The first approach is probably the main one used in the industry and it is a very straightforward one. All the small cells of the simulation grid, which fall inside a large cell from the geological grid, are getting the value stored in that large cell. For example, with a sand-shale facies model (Figure 6A), the cells of the rotated flow simulation grid are assigned the facies sand if their center is falling in a sand cell of the original geological grid (Figure 6B, all the cells falling inside the black shape, delimiting the sand zone of the geological grid).

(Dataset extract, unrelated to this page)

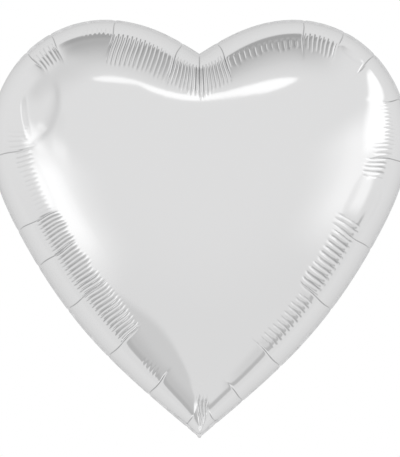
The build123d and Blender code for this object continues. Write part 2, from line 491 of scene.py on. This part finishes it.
def ring_faces(rings, reverse=False):
    """Faces between closed rings of vertices, where a ring may have half as many as the last
    and the final one is a single point. reverse turns them to look the other way."""
    faces = []
    base = 0
    for outer, inner in zip(rings, rings[1:]):
        n, m = len(outer), len(inner)
        following = base + n
        for j in range(n):
            a, b = base + j, base + (j + 1) % n
            if m == n:
                faces.append((a, b, following + (j + 1) % m, following + j))
            elif m == 1:
                faces.append((a, b, following))
            elif j % 2 == 0:
                c = base + (j + 2) % n
                p, q = following + j // 2, following + (j // 2 + 1) % m
                faces += [(a, b, p), (b, c, q), (b, q, p)]
        base = following
    return [f[::-1] for f in faces] if reverse else faces


# ---------------------------------------------------------------- the weld
WELD_ROWS = 9
WELD_EDGE_HALF = 0.12  # half thickness at the cut edge
PINCH = 0.5  # how far a crease draws the cut edge in
PINCH_WIDTH = 1.6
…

This approach causes one problem though. Imagine a 50m*50m cell of the original geological grid with a porosity value of 22.4%. Does it really mean that we have a block of rock in the ground of 50m by 50m with a homogenous porosity of 22.4%? If the next cell of the geological grid has a stored porosity value of 30%, does it mean that we have a block of 50m by 50m of 30% porosity in direct contact with the block of 50m by 50m of porosity 22.4%? Obviously not. We believe instead that the porosity is gradually changing from 22.4% to 30%. And yet, downscaling with the approach described in the previous paragraph means that we believe our reservoir to be really made of “homogeneous blocks”. Will the results of flow simulation in such a “blocky” simulation grid be close enough to what is really going to happen during production? If your team answers ‘no’ to this question, a second downscaling approach should be considered. It is a more time-consuming one, but it will allow seeing a different value inside each small cell of the flow simulation grid.

The second approach is based on one observation. When we use geostatistics to populate facies in the geological grid, we are not populating the volume of each cell with facies values. What geostatistical algorithms are really doing is computing a facies value at the XYZ point located at the center of each cell (Figure 6C). We don’t say anything about what should be the facies values in the remaining volume of the 50m by 50m cells.

This fact can be used to our advantage when doing property downscaling. The facies values from the geological grid are painted only in the cells of the flow simulation which contain the center of each original cell (Figure 6D). It leaves a lot of cells with no facies value assigned to them. In a second step, geostatistics are used to populate these cells, using each of the painted cells as a hard data. With this process, facies, and then petrophysical properties such as porosity and water saturation can be downscaled and still show variation from one small cell of the simulation grid to the next. It gives a more realistic tone to the model than the blocky aspect that the first downscaling approach creates.